Shell scripts are probably the easiest to work with, but are normally limited to GET type requests. Here is a script called topdf that acts as a portal, converting the named file to PDF:

#!/bin/sh
#
# Sample "portal" script to convert the named HTML file to PDF on-the-fly.
#
# Usage: http://www.domain.com/path/topdf/path/filename.html
#

#
# The "options" variable contains any options you want to pass to HTMLDOC.
#

options="-t pdf --webpage --header ... --footer ..."

#
# Tell the browser to expect a PDF file...
#

echo "Content-Type: application/pdf"
echo ""

#
# Run HTMLDOC to generate the PDF file...
#

htmldoc $options http://${SERVER_NAME}:${SERVER_PORT}$PATH_INFO

Users of this CGI would reference the URL "http://www.domain.com/topdf.cgi/index.html" to generate a PDF file of the site's home page.

The options variable in the script can be set to use any supported command-line option for HTMLDOC; for a complete list see Chapter 8 - Command-Line Reference.

Calling HTMLDOC from Perl

Perl scripts offer the ability to generate more complex reports, pull data from databases, etc.

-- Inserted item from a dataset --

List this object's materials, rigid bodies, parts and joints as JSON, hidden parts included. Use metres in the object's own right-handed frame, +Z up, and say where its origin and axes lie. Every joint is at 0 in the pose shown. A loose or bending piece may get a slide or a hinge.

The easiest way to interface Perl scripts with HTMLDOC is to write a report to a temporary file and then execute HTMLDOC to generate the PDF file.

Here is a simple Perl subroutine that can be used to write a PDF report to the HTTP client:

sub topdf(filename);

sub topdf {
    # Get the filename argument...
    my $filename = shift;

    # Make stdout unbuffered...
    select(STDOUT); $| = 1;

    # Write the content type to the client...
    print "Content-Type: application/pdf\n\n";

    # Run HTMLDOC to provide the PDF file to the user...
    system "htmldoc -t pdf --quiet --webpage $filename";
}

Calling HTMLDOC from PHP

PHP is quickly becoming the most popular server-side scripting language available. PHP provides a passthru() function that can be used to run HTMLDOC. This combined with the header() function can be used to provide on-the-fly reports in PDF format.

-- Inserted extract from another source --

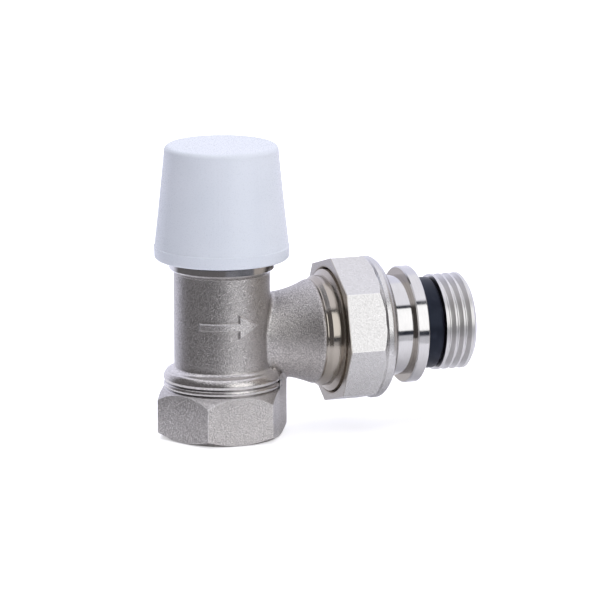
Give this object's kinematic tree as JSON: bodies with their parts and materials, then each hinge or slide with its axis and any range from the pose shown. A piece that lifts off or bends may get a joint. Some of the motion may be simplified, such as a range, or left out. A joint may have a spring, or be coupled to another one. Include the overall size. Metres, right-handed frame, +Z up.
{
  "type": "lockshield valve",
  "caption": "Angle radiator lockshield valve: threaded inlet foot, capped adjusting spindle, and a union nut with a sealed, threaded tailpiece to the radiator.",
  "frame": {"origin": "centre of the inlet mouth, on the foot's bottom face", "axes": "+Z up the column to the cap, +X along the outlet to the radiator"},
  "size_m": [0.0697, 0.0322, 0.0636],
  "materials": {
    "nickel_forged": "satin nickel plate over a sand-blasted brass forging",
    "nickel_polished": "bright nickel plate over turned brass",
    "nickel_nut": "satin nickel plate over forged and machined brass",
    "turned_brass": "bare turned brass",
    "spring_steel": "drawn spring steel",
    "black_rubber": "smooth moulded elastomer",
    "white_ptfe": "waxy low-friction plastic",
    "white_abs": "satin moulded ABS"
  },
  "bodies": {
    "body": {"valve_body": "nickel_forged", "bonnet": "nickel_polished", "bonnet_gasket": "white_ptfe", "gland_nut": "turned_brass", "gland_washer": "white_ptfe", "stem_seal_lower": "black_rubber", "stem_seal_upper": "black_rubber"},
    "plug": {"plug": "turned_brass", "plug_clip": "spring_steel", "plug_seal": "black_rubber", "plug_washer": "turned_brass", "plug_screw": "turned_brass"},
    "spindle": {"spindle": "turned_brass"},
    "cap": {"protective_cap": "white_abs"},
    "tail": {"tailpiece": "nickel_polished", "union_snap_ring": "spring_steel", "tail_seat_seal": "black_rubber", "tail_thread_seal": "black_rubber"},
    "union_nut": {"union_nut": "nickel_nut"}
  },
  "joints": [
    {"name": "plug_lift", "type": "slide", "parent": "body", "child": "plug", "axis": [0, 0, 1], "range_m": [0, 0.0045]},
    {"name": "spindle_turn", "type": "hinge", "parent": "plug", "child": "spindle", "pos_m": [0, 0, 0.03], "axis": [0, 0, 1], "range_deg": [0, 1620]},
    {"name": "cap_lift", "type": "slide", "parent": "body", "child": "cap", "axis": [0, 0, 1], "range_m": [0, 0.028]},
    {"name": "tail_withdraw", "type": "slide", "parent": "body", "child": "tail", "axis": [1, 0, 0], "range_m": [0, 0.00544]},
    {"name": "union_nut_turn", "type": "hinge", "parent": "tail", "child": "union_nut", "pos_m": [0.03, 0, 0.02127], "axis": [1, 0, 0], "range_deg": [0, 1080]}
  ],
  "couplings": [
    {"joint": "spindle_turn", "follows": "plug_lift", "rad_per_m": 6283.2},
    {"joint": "union_nut_turn", "follows": "tail_withdraw", "rad_per_m": 3463.1}
  ]
}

Here is a simple PHP function that can be used to convert a HTML report to PDF and send it to the HTTP client:

function topdf($filename, $options = "") {
    # Write the content type to the client...
    header("Content-Type: application/pdf");
    flush();

    # Run HTMLDOC to provide the PDF file to the user...
    passthru("htmldoc -t pdf --quiet --jpeg --webpage $options '$filename'");
}

The function accepts a filename and an optional "options" string for specifying the header, footer, fonts, etc.

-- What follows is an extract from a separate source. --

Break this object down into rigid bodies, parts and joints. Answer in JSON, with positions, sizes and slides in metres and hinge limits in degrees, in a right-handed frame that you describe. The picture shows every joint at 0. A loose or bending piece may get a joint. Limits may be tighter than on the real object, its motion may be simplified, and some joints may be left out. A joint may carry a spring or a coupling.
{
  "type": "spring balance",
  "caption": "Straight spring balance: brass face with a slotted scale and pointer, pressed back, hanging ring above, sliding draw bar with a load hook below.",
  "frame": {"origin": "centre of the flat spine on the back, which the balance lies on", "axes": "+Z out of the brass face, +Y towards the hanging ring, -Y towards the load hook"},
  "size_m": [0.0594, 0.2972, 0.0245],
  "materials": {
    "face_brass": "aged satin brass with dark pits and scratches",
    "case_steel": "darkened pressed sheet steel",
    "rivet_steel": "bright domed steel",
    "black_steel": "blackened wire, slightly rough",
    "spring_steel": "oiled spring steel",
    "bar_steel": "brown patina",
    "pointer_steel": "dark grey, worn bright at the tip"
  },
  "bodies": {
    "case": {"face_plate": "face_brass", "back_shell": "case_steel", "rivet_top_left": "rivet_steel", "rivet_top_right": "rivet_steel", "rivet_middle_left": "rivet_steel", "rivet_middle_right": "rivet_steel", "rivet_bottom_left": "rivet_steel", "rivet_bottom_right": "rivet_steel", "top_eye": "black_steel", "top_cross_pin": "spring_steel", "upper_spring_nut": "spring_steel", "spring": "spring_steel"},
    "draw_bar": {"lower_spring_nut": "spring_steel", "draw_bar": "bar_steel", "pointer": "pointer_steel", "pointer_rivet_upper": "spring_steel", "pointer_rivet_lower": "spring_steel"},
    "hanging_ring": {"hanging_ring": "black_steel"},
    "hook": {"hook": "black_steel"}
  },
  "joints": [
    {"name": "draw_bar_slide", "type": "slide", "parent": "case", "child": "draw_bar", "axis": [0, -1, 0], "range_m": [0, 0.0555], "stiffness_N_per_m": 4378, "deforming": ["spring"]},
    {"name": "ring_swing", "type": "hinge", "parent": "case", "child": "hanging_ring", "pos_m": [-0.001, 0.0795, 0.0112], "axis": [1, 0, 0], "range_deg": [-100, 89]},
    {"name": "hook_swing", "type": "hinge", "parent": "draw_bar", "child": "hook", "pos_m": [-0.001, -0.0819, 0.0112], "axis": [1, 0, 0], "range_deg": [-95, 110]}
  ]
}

To prevent malicious users from passing in unauthorized characters into this function, the following function can be used to verify that the URL/filename does not contain any characters that might be interpreted by the shell:

function bad_url($url) {
    // See if the URL starts with http: or https:...
    if (strncmp($url, "http://", 7) != 0 &&
	strncmp($url, "https://", 8) != 0) {
        return 1;
    }

    // Check for bad characters in the URL...
    $len = strlen($url);
    for ($i = 0; $i < $len; $i ++) {
        if (!strchr("~_*()/:%?+-&@;=,$.", $url[$i]) &&
	    !ctype_alnum($url[$i])) {
	    return 1;
	}
    }

    return 0;
}

Another method is to use the escapeshellarg() function provided with PHP 4.0.3 and higher to generate a quoted shell argument for HTMLDOC.

To make a "portal" script, add the following code to complete the example:

global $SERVER_NAME;
global $SERVER_PORT;
global $PATH_INFO;
global $QUERY_STRING;

if ($QUERY_STRING != "") {
    $url = "http://${SERVER_NAME}:${SERVER_PORT}${PATH_INFO}?${QUERY_STRING}";
} else {
    $url = "http://${SERVER_NAME}:${SERVER_PORT}$PATH_INFO";
}

if (bad_url($url)) {
  print("<HTML><HEAD><TITLE>Bad URL</TITLE></HEAD>\n"
       ."<BODY><H1>Bad URL</H1>\n",
       ."<P>The URL <B><TT>$url</TT></B> is bad.</P>\n"
       ."</BODY></HTML>\n");
} else {
  topdf($url);
}

Calling HTMLDOC from C

C programs offer the best flexibility and easily supports on-the-fly report generation without the need for temporary files.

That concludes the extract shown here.